Converting UTF-16 to UTF-8 using libiconv

I'm trying to convert an UTF-16 string into utf-8 and hit a little wall. The output string contains the caracters but with blank spaces!? The input is hi\0 and If I look at the output, it says h\0i\0 instead of hi\0.

Do you see the problem here? Many thanks!

size_t len16 = 3 * sizeof(wchar_t);
size_t len8 = 7;
wchar_t utf16[3] = { 0x0068, 0x0069, 0x0000 }, *_utf16 = utf16;
char utf8[7], *_utf8 = utf8;

iconv_t utf16_to_utf8 = iconv_open("UTF-8", "UTF-16LE");
size_t result = iconv(utf16_to_utf8, (char **)&_utf16, &len16, &_utf8, &len8);

printf("%d - %s\n", (int)result, utf8);

iconv_close(utf16_to_utf8);

Solution

The input data for iconv is always an opaque byte stream. When reading UTF-16, iconv expects the input data to consist of two-byte code units. Therefore, if you want to provide hard-coded input data, you need to use a two-byte wide integral type.
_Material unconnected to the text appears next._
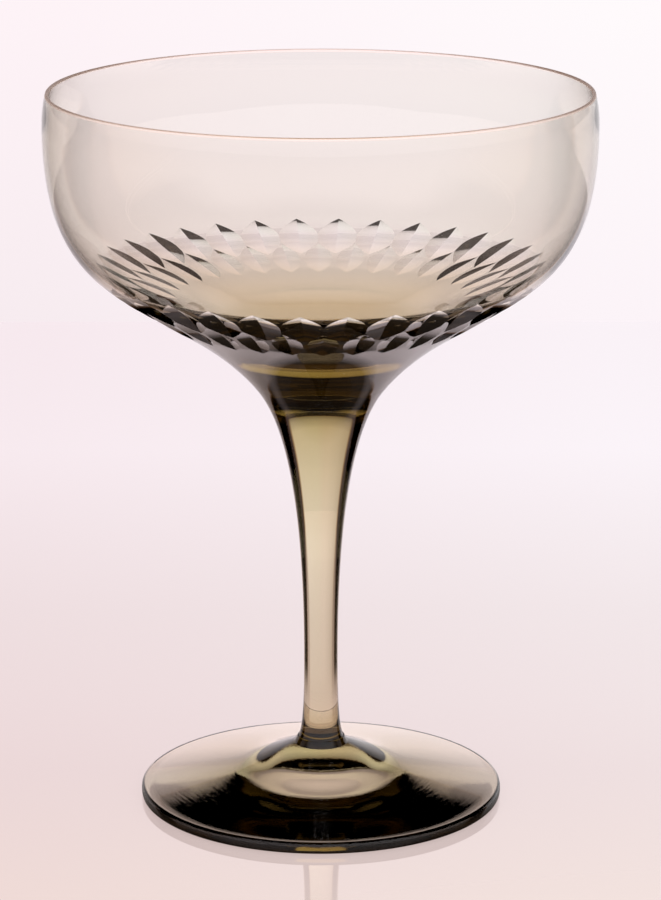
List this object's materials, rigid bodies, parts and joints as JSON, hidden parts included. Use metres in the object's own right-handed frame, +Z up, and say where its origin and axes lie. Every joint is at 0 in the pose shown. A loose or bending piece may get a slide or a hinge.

In C++11 and C11 this should be char16_t, but you can also use uint16_t:

uint16_t data[] = { 0x68, 0x69, 0 };

char const * p = (char const *)data;

To be pedantic, there's nothing in general that says that uint16_t has two bytes. However, iconv is a Posix library, and Posix mandates that CHAR_BIT == 8, so it is true on Posix.

(Also note that the way you spell a literal value has nothing to do with the width of the type which you initialize with that value, so there's no difference between 0x68, 0x0068, or 0x00068. What's much more interesting are the new Unicode character literals \u and \U, but that's a whole different story.)